Althea Spencer-Miller points to deficiency in these efforts, such as they have been. She indicates that many theologians quote from the scriptures to establish their points. They thereby attest to the role of scripture in the theological enterprise. This though is not the fundamental exercise of biblical criticism. In the spirit of Garvey and reminiscent of Watty's critique, she suggests that biblical interpretation is no innocent activity, that is, devoid of bias and prejudice. She is clear that reading the Bible with indigenous eyes requires something in addition to a hermeneutical stance. It requires a methodological repositioning. Historical criticism (the favoured methodology), she says, amounts to a position that declares that the reservoir of biblical meaning is hidden in an ancient world. She adds, "The reservoir might be there but the repository of tapped meaning lies in the world of European scholarship." She therefore asks Caribbean Biblical scholars to realise that even when we are reading with our own hermeneutic, the influence of our European teachers is still there.

"We might allow them to tell us what the text means. We might take their meaning and apply it to our context. They will tell us the texts that best serve Caribbean theology. Caribbean theology needs a Caribbean biblical theology. The biblical theology must emerge from a hermeneutical and methodological reading of the Bible that is grounded in the Caribbean world view and experience."16

Spencer-Miller's indication in 1997 that there is the need for "a Caribbean biblical theology" is quite distressing. Already in 1973 Watty had started giving attention to the necessary conceptual realignment which would facilitate the task of (re)interpretation. When one reads his piece 'The Decolonisation Of Theology' one sees a valiant attempt to rework three basic categories that he saw as vital to Caribbean biblical theology. They are divine sovereignty, salvation history, and eschatology.

Under the notion of divine sovereignty the colonisers justified their power in terms of election by the will of Providence to rule and guide the world. Election excused the excesses and atrocities wrought on the world and many of its peoples by the colonisers. Watty argued that the sovereign God of the Bible is the God of the oppressed, and there is no logical connection, indeed often an antithesis between earthly rule and God's sovereignty. There is a sense in which God's sovereignty is a hidden one, "manifested not in the power but in the tribulation of the elect."

Reflecting on salvation history, Watty suggests that the central operating principle for the colonisers was that "Jesus the saviour of men was the denial of all histories save the history of the Jews which he fulfilled and the European which he created." Drawing on texts such as Amos 9:7, he argues that nowhere in the Old Testament is God's special relationship with Israel intended to imply that God does not act (positively) in the histories of other peoples. He gives further support for his argument through analysis of the Logos in St. John 1:1-14, Paul's writings to the Galatians (chs.3-5), and his discussion with the Athenians (Acts 17:22-31). Watty's ultimate point is a far-reaching one, that there is theological authenticity in the histories of all peoples, and thus each history is potentially salvation history.

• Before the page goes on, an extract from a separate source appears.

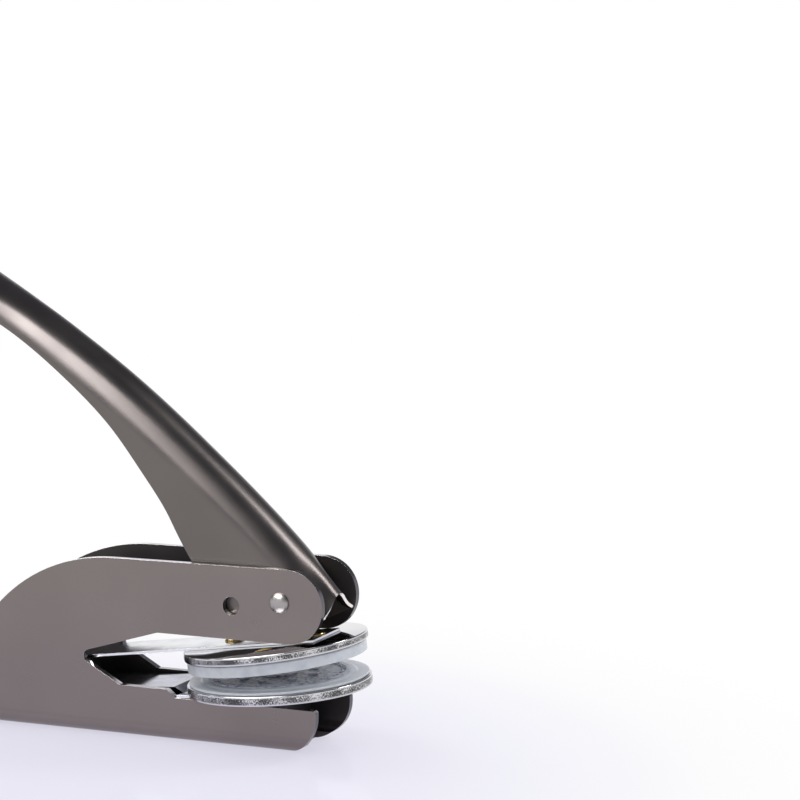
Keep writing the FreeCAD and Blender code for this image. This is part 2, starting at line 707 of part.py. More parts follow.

In the consideration of eschatology, Watty acknowledges its technical reference to the doctrine of the last things, and reminds us that this had always been used to defer the realisation of the hopes and dreams of the oppressed in the Caribbean. He points to another approach to eschatology that relates "to the decline and fall of nations and empires in the ongoing process of secular history." By this approach the oppressed come to realise that every worldly power carries with its growth the germs of its own death and decay Thus while they are oppressed by the powers, eschatology gives the assurance that despite appearances, "The coming of the Son of Man inaugurates a Judgement on the nations", their fate has been sealed.17

Watty went further in his attempt to contribute to a conceptual framework that would undergird a new interpretational ideology. He therefore attacked what he saw as false antitheses in traditional theology, which had undergirded colonial theology and warped the religious orientation of Caribbean peoples. Thus the biblical antithesis of belief in God is not atheism but belief in false gods. There is not in the Bible the antithesis of material and spiritual, but the antithesis of both spiritual and material to the carnal; that is, the satisfaction of the flesh to the neglect of what it means to be truly human. Again the true antithesis is between sacred and secular on one hand and the profane on the other. The profane is the use of religion in ways that are denounced by the prophets. The real antithesis is not between heaven and earth, but heaven and earth on one hand and hell on the other. It was on earth that God came to save God's people. Therefore the earthly life of God's people and others under which they live is as much a part of God's eternal purpose as their life with God in heaven. Finally there is not an antithesis between creation and salvation. In the Bible salvation is one piece with creation. Paul's theology of salvation is "set firmly within the context of God's purpose for the whole created order." The redemption which he anticipates is the redemption of our bodies. The real antithesis is between creation and salvation on one hand and damnation on the other.18

While not developing Watty's efforts directly, Taylor's recent work gives hope of the resurgence of scholarly biblical focus.19 In her evaluation of Taylor's Bible studies at the 1993 consultation on Caribbean theology, Spencer-Miller gave high commendation and expressed the hope that "his determined and somewhat intuitive exegetical/ hermeneutical stance could be elevated to a hypothesis. As a hypothesis it could be offered for experimental use in the development of Caribbean theology."20 Spencer-Miller herself made quite an impression at the most recent consultation as she engaged the participants in astute exposition of scripture. One expects that over time she will elaborate on her hermeneutical stance so that it too might be available for experimental use.